Did the Patriots get enough in exchange for a player they’d already written off?


Since the high-impact tight end still has one year and $10 million remaining on his contract with New England, any Tampa Bay comeback story had to begin with a trade. While this swap helps boost an already-robust lineup of mid-round assets for Bill Belichick, it doesn’t necessarily fix any of his biggest problems.


The Patriots probably won’t be able to draft their Brady successor with Tampa’s fourth-round pick. It also likely won’t be enough of a pot sweetener to move up the draft board to select a targeted passer in Rounds 1 or 2. Instead, it’s a developmental choice in a slot where the longtime head coach has spun hay into gold in years passed.


That pick could help the club find the Gronkowski replacement it longed for in 2019. New England’s top three tight ends combined for 36 catches and 418 yards last fall, leaving a gaping hole in the offense. The Patriots weren’t interested in acquiring former first-round pick O.J. Howard — who had 34 catches for 565 yards (at a 71 percent catch rate) in 10 games in 2018 but ended up on the Bucs’ trading block after being benched in 2019. That either suggests the team’s happy with this year’s deep, but not top-heavy group of rookie TEs, or that it has no interest in Howard.


Getting Gronkowski back in 2020 would have been a boon for the Patriots, but his previous unwillingness to play out the end of his career without Brady means it was unlikely he’d ever play again for New England. Only getting a fourth-rounder back for an All-Decade tight end (and a seventh-rounder) may feel like a disappointing return. But when you consider Belichick was able to get an early Day 3 pick in exchange for a player he had no plans of playing for him, it’s not such a bad deal after all.


What can a post-retirement Gronkowski bring to the Buccaneers?


It’s tough to project what Gronk would be capable of in his age-31 season.
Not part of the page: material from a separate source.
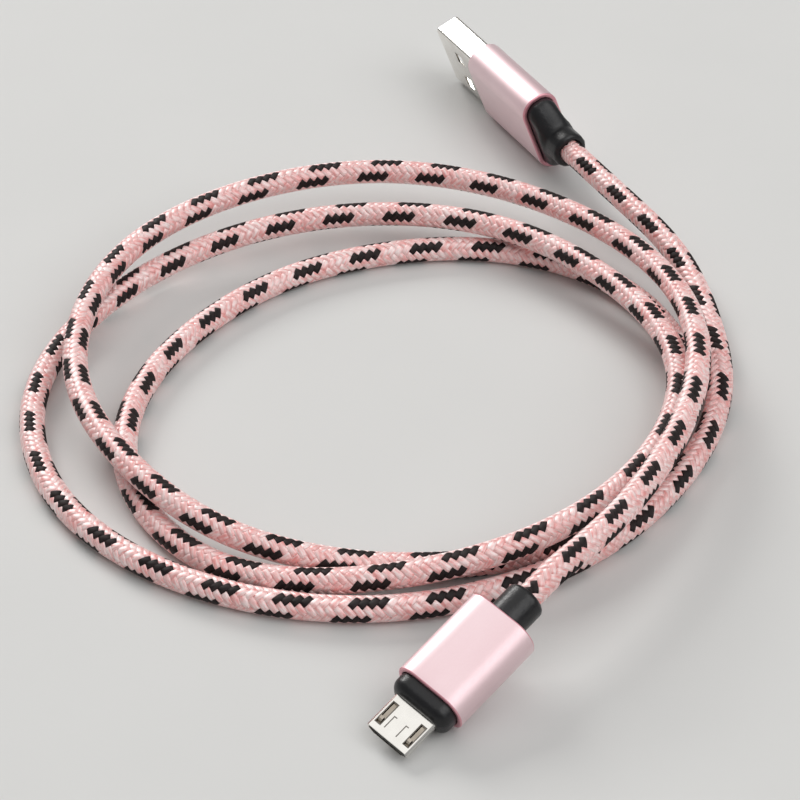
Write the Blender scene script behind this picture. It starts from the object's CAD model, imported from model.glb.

His 14.5 yards per catch and 9.5 yards per target in 2018 were his lowest marks since 2015. His 52.5 yards per game were the least he’d averaged since his rookie year. It was a slightly-above average year for a starting tight end.


A closer look shows he remained a trusted and dependable target for Brady in massive moments. Two of his five games with 60+ receiving yards that season came in the playoffs. His 25-yard catch on third-and-5 late in the fourth quarter was instrumental to the Patriots’ win over the Chiefs in the AFC title game. His 29-yard fourth-quarter catch amidst triple coverage in Super Bowl 53 set up that game’s only touchdown:





Gronk did all that even at the end of a season where he’d fought off nagging injuries that eventually turned his thoughts to retirement. Now he’ll get the chance to prove a year of rest, rehabilitation, and rasslin’ (he hosted Wrestlemania in April, winning the WWE 24/7 championship in the process) have put a spring back in his step.


It’s also important to note those 2018 numbers came alongside wideouts like Julian Edelman, 11 games of Josh Gordon, Chris Hogan, and Phillip Dorsett. In 2020 he’d be playing next to Evans and Godwin, each of whom are good enough to take double-teams off Gronkowski’s plate on their own.


The result could be a renaissance year for Gronkowski and a clearer path for Brady to guide Tampa Bay back to the postseason. Adding a well-rested All-Pro tight end to one of the league’s most dangerous receiving corps could make the Bucs’ aerial attack an all-you-can-eat buffet. The question now is whether a swap of Day 3 picks was enough of a cover charge for the Buccaneers to set their table.